[Source data]
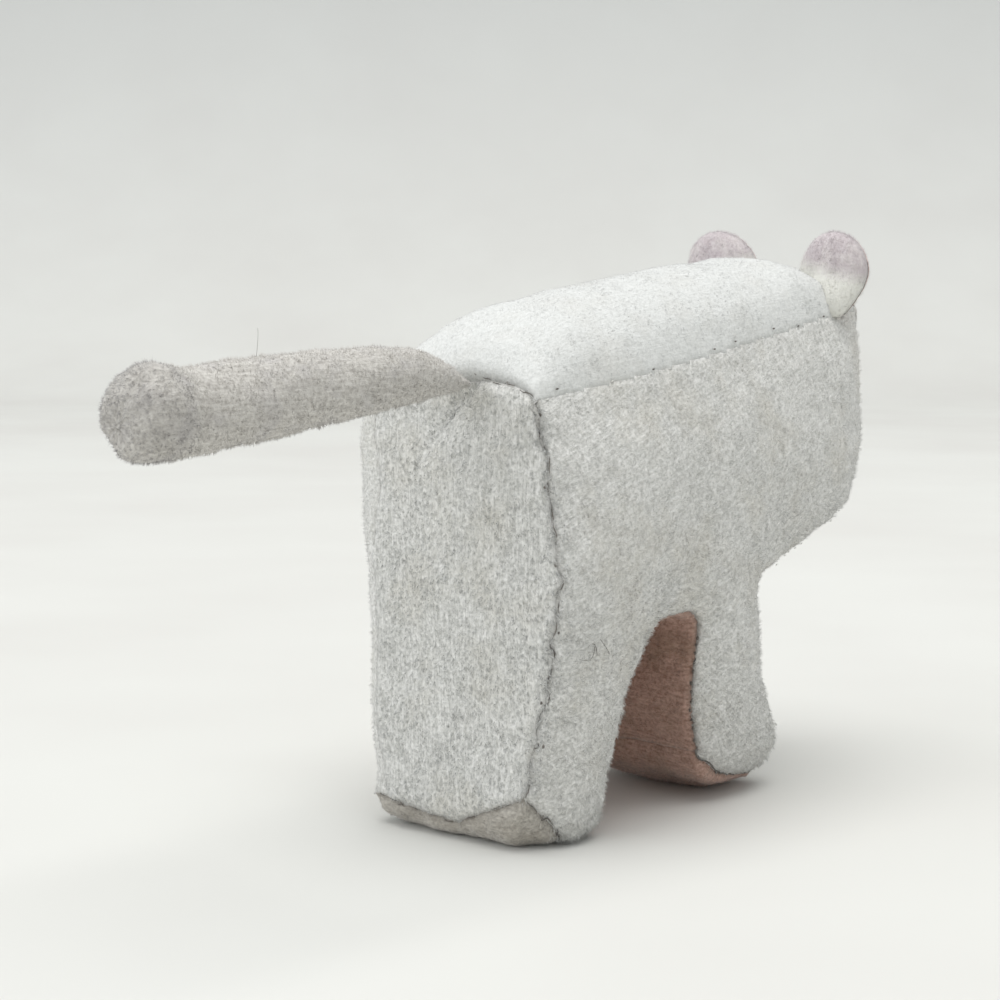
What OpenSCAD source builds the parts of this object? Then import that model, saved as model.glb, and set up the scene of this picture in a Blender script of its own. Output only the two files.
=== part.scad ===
// Clockwork mouse: a sewn and stuffed velvet mouse with a small spring motor inside.
// Millimetres, +Z up. The mouse looks along -Y, its left side is +X, and the origin is
// the middle of the rear sole, on the ground.

/* [Body] */
// Distance from the flat rump to the front of the head
body_length = 51; // [50:0.5:52]
// Height of the side seam at the rump
rump_seam_height = 40; // [39.5:0.5:40.5]
// Height of the side seam at the face
face_seam_height = 47.5; // [47:0.5:48]
// Height of the crown of the back over the shoulders
crown_height = 53; // [52.5:0.5:54]
// Rise of the round back above the side seams, before the crown flattens it
crown_rise = 9.2; // [9:0.1:9.6]
// Half of the greatest width, across the flanks
flank_half_width = 12.3; // [12:0.1:12.8]
// Half of the width at the rump seams
rump_half_width = 9.4; // [9:0.1:9.8]
// Thickness of the velvet with its backing
velvet = 1.2; // [1:0.1:1.3]
// Height of the two stiffened soles
sole_height = 2.4; // [2.2:0.1:2.8]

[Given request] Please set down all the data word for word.

[Output for this exercise]
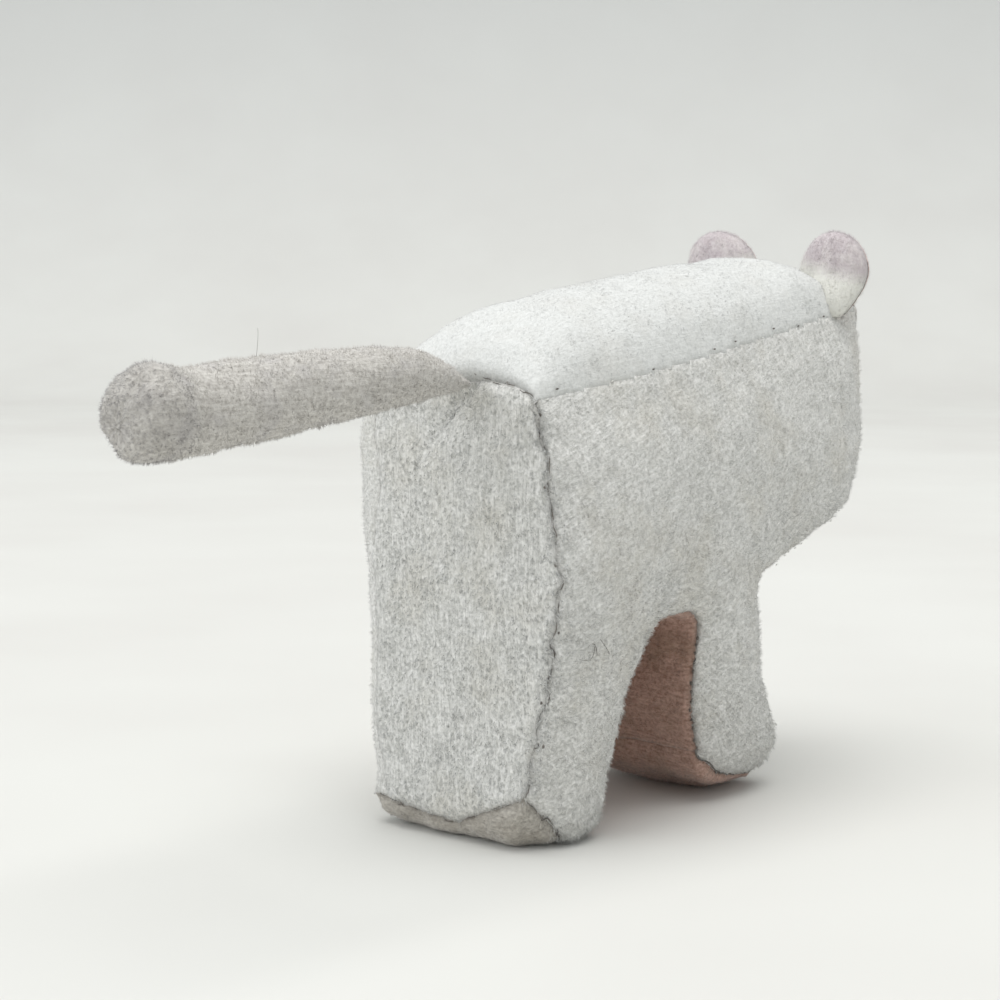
What OpenSCAD source builds the parts of this object? Then import that model, saved as model.glb, and set up the scene of this picture in a Blender script of its own. Output only the two files.
=== part.scad ===
// Clockwork mouse: a sewn and stuffed velvet mouse with a small spring motor inside.
// Millimetres, +Z up. The mouse looks along -Y, its left side is +X, and the origin is
// the middle of the rear sole, on the ground.

/* [Body] */
// Distance from the flat rump to the front of the head
body_length = 51; // [50:0.5:52]
// Height of the side seam at the rump
rump_seam_height = 40; // [39.5:0.5:40.5]
// Height of the side seam at the face
face_seam_height = 47.5; // [47:0.5:48]
// Height of the crown of the back over the shoulders
crown_height = 53; // [52.5:0.5:54]
// Rise of the round back above the side seams, before the crown flattens it
crown_rise = 9.2; // [9:0.1:9.6]
// Half of the greatest width, across the flanks
flank_half_width = 12.3; // [12:0.1:12.8]
// Half of the width at the rump seams
rump_half_width = 9.4; // [9:0.1:9.8]
// Thickness of the velvet with its backing
velvet = 1.2; // [1:0.1:1.3]
// Height of the two stiffened soles
sole_height = 2.4; // [2.2:0.1:2.8]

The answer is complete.